After completing his graduation from a premier college in 2015, Prayag explored science and technology and worked with various start-ups in Bangalore for two years. But instead of following a regular corporate career path, he found his calling in the field of education. He was selected to take part in the SBI Youth for India Fellowship and got an opportunity to work with rural communities through Barefoot College in Rajasthan, a pioneer in alternative education for the past 40 years.
While volunteering at the Barefoot College, he felt that education was one such issue that needed to be catered in the rural regions. On digging deeper into the issue, he also noticed two major challenges. First, a lot of kids could not go to schools in the daytime because of daily shores and missed opportunities to study. Second, students didn’t have any access to good quality science education because of lack of resources. So in an attempt to increase the ambit of accessible education to rural communities, Prayag started Barefoot Science Laboratories, a night school where children are taught the basics of science using locally available resources.
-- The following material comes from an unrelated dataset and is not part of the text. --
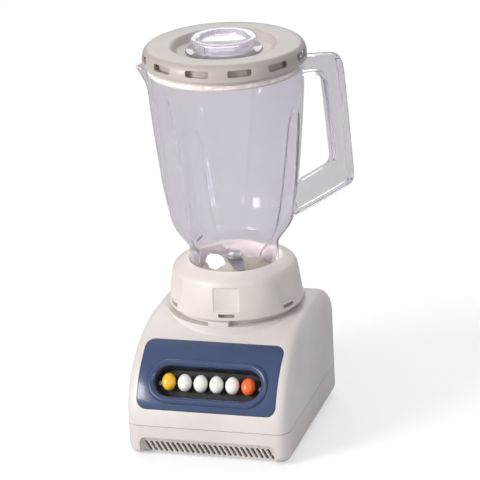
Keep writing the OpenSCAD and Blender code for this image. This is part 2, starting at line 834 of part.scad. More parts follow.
// ---- lid ----
module lid() {
    edge = 4;
    top = lid_h;
    color("cornsilk") translate([0, 0, lid_z]) difference() {
        rotate_extrude() polygon(concat(
            [[cap_hole_r, top - 8.4], [cap_hole_r, top - 6]],
            [[cap_flange_r + 1.5, top - 6], [dish_r + 10, top - 2.4], [dish_r + 19, top]],
            arc(lid_r - edge, top - edge, edge, edge, 90, 0, 5),
            [[lid_r, 0], [lid_r - lid_wall, 0], [lid_r - lid_wall, top - edge - 1],
            [lid_r - edge, top - lid_wall], [plug_r, top - lid_wall], [plug_r, plug_low_z - lid_z],
            [plug_r - lid_wall, plug_low_z - lid_z], [plug_r - lid_wall, top - lid_wall - 1],
            [dish_r + 12, top - 4.8], [cap_flange_r + 2.5, top - 8.4]]));
        // Windows through the flange's upper edge
        for (i = [0 : window_count - 1]) facing(window_dir + 15 + i * 360 / window_count)
            translate([lid_r - lid_wall - 1, -lid_r * sin(window_angle / 2), top - 9.6])
                cube([8, 2 * lid_r * sin(window_angle / 2), 5.8]);
    }
}

module lid_gasket() {
    color("white") translate([0, 0, plug_low_z + 1.5]) tube(plug_r + seal_bead, plug_r, 3);
}

module filler_cap() {
    base = lid_z + lid_h - 6;
    color("lavender", 0.6) difference() {
        union() {
            translate([0, 0, base + 0.2]) cylinder(r = cap_flange_r, h = cap_wall);
            translate([0, 0, base + 0.2])
                cylinder(r1 = cap_flange_r - 3.4, r2 = cap_flange_r - 4.4, h = cap_top_h);
            translate([0, 0, base - cap_depth]) cylinder(r = cap_body_r, h = cap_depth + 1);
        }
        translate([0, 0, base - cap_depth - 1])
            cylinder(r = cap_body_r - cap_wall, h = cap_depth + cap_top_h - cap_wall);
        for (i = [0 : 11]) rotate([0, 0, i * 30]) translate([cap_flange_r - 1.6, 0, base + 3])
            cylinder(r = 3.2, h = 20, $fn = 24);
    }
}

translate([axis_x, axis_y, 0]) {
    upper_housing();
    bottom_pan();
    control_panel();
    switch_block();
    switch_bracket_screws();
    rubber_feet();
    housing_screws();
    cord_gland();
    stator_core();
    field_coils();
    lower_bracket();
    upper_bracket();
    bracket_screws();
    motor_mounts();
    lower_bush();
    upper_bush();
    brush_holders();
    carbon_brushes();
    motor_shaft();
    armature_core();
    armature_winding();
    commutator();
    cooling_fan();
    drive_coupling();
    for (i = [0 : BUTTON_COUNT - 1]) {
        color(i == 0 ? "orange" : i == BUTTON_COUNT - 1 ? "orangered" : "snow") button(i);
        plunger(i);
    }
    jar();
    collar();
    bearing_housing();
    neck_seal();
    spindle_bush();
    blade_spindle();
    upper_blade();
    lower_blade();
    blade_nut();
    driven_coupling();
    lid();
    lid_gasket();
    filler_cap();
}
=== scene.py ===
"""Looks of a countertop blender: a button-fronted motor base, a clear jar and a lid with a filler cap.

Every visible shell is remodelled over its CAD solid, in metres. +Z is up and -Y is the front. Pieces are
made round the motor's axis and then moved to its place in the frame, whose origin is the middle of the
footprint. The motor and the other inner pieces stay as CAD nodes and get their own finishes.
"""

import json
import logging
import math
from contextlib import contextmanager
from dataclasses import dataclass
from enum import Enum
from typing import Any, Callable, Iterator, Sequence

import bmesh
import bpy
from mathutils import Matrix, Vector


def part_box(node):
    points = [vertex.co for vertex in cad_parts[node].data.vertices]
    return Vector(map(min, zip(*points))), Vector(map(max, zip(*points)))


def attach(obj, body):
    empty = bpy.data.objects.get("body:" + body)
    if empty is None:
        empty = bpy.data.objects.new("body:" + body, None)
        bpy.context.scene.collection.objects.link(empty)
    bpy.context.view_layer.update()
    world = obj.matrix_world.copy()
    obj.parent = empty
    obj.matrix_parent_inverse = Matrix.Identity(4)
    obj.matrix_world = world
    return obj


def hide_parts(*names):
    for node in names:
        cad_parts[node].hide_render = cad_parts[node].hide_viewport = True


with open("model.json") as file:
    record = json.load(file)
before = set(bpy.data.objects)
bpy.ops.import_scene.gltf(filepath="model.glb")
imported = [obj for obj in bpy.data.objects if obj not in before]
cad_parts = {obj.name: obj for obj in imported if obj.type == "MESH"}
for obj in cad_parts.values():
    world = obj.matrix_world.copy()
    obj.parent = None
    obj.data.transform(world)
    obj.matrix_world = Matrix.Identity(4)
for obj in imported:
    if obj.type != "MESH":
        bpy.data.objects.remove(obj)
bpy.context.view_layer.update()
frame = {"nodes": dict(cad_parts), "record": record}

log = logging.getLogger("blender_looks")

MM = 0.001
AXIS = Vector(next(j["pos_m"] for j in frame["record"]["behaviour"]["joints"] if j["name"] == "rotor_spin"))
AXIS.z = 0.0
Point = tuple[float, float]


def span(node: str) -> tuple[Vector, Vector]:
    """A CAD node's lowest and highest corners, measured from the motor's axis."""
    low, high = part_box(node)
    return Vector(low) - AXIS, Vector(high) - AXIS


# ---------------------------------------------------------------- shader maths
class Wire:
    """An output socket or a number in a node tree, with arithmetic that adds Math nodes."""

    def __init__(self, paint: "Paint", link: Any) -> None:
        """Wraps a socket or a number.

        Args:
            paint: The material builder that owns the node tree.
            link: A node's output socket, or a plain number.
        """
        self.paint = paint
        self.link = link

    def _maths(self, operation: str, *values: Any, clamp: bool = False) -> "Wire":
        """Adds one Math node on the given values."""
        inputs = dict(enumerate(values))
        return self.paint.node("ShaderNodeMath", {"operation": operation, "use_clamp": clamp}, inputs)

    def __add__(self, other: Any) -> "Wire":
        """Sum."""
        return self._maths("ADD", self, other)

    __radd__ = __add__

    def __sub__(self, other: Any) -> "Wire":
        """Difference."""
        return self._maths("SUBTRACT", self, other)

    def __rsub__(self, other: Any) -> "Wire":
        """Difference from a number."""
        return self._maths("SUBTRACT", other, self)

    def __mul__(self, other: Any) -> "Wire":
        """Product."""
        return self._maths("MULTIPLY", self, other)

    __rmul__ = __mul__

    def __truediv__(self, other: Any) -> "Wire":
        """Quotient."""
        return self._maths("DIVIDE", self, other)

    def power(self, exponent: float) -> "Wire":
        """This value raised to a power."""
        return self._maths("POWER", self, exponent)

    def sine(self) -> "Wire":
        """Sine of this value in radians."""
        return self._maths("SINE", self)

    def clamped(self) -> "Wire":
        """This value kept between 0 and 1."""
        return self._maths("ADD", self, 0.0, clamp=True)

    def stepped(self, low: float, high: float) -> "Wire":
        """A smooth step from 0 at low to 1 at high."""
        settings = {"interpolation_type": "SMOOTHSTEP"}
        values = {"Value": self, "From Min": low, "From Max": high}
        return self.paint.node("ShaderNodeMapRange", settings, values)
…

Their programs have hands-on experience with the locally sourced materials – materials that are readily available in villages where the students reside. Prayag describes one such activity that the program includes as, “Scientific phenomena like Rainbows are explained well through local source material within a classroom setup. A tub of water and a mirror showcasing a rainbow and manure from a nearby field that can be used to visualize composting and students feel more connected to such things rather than a prism setup.” The response has been amazing with children saying, “acha lagta hai” (it feels good), “samjh main aata hai” (There is a larger clarity and understanding). Since children are fascinated by the teaching approach, they themselves encourage their parents to enrol into night schools which are held for a 3-hour duration, starting from 6 or 7 pm depending upon the location.
Teachers too play an important role in enhancing such technologies. “They are not shy to use locally-sourced materials and are not worried about the breakages of equipment. Regular workshops and training are conducted for the teachers and a framework is sent across to them, who themselves go to town and villages to collect these materials”, says Prayag. Initially, a total of 9 schools had been established in Bihar, Uttarakhand and Manipur with around 50 students in each school. This number has been increased to 43 schools after the expansion of portable technologies to Gujarat, Rajasthan and Karnataka with 35-40 registrations per school. These establishments, in association with the Barefoot organization, also include day schools where students are taught about the environment through various activities.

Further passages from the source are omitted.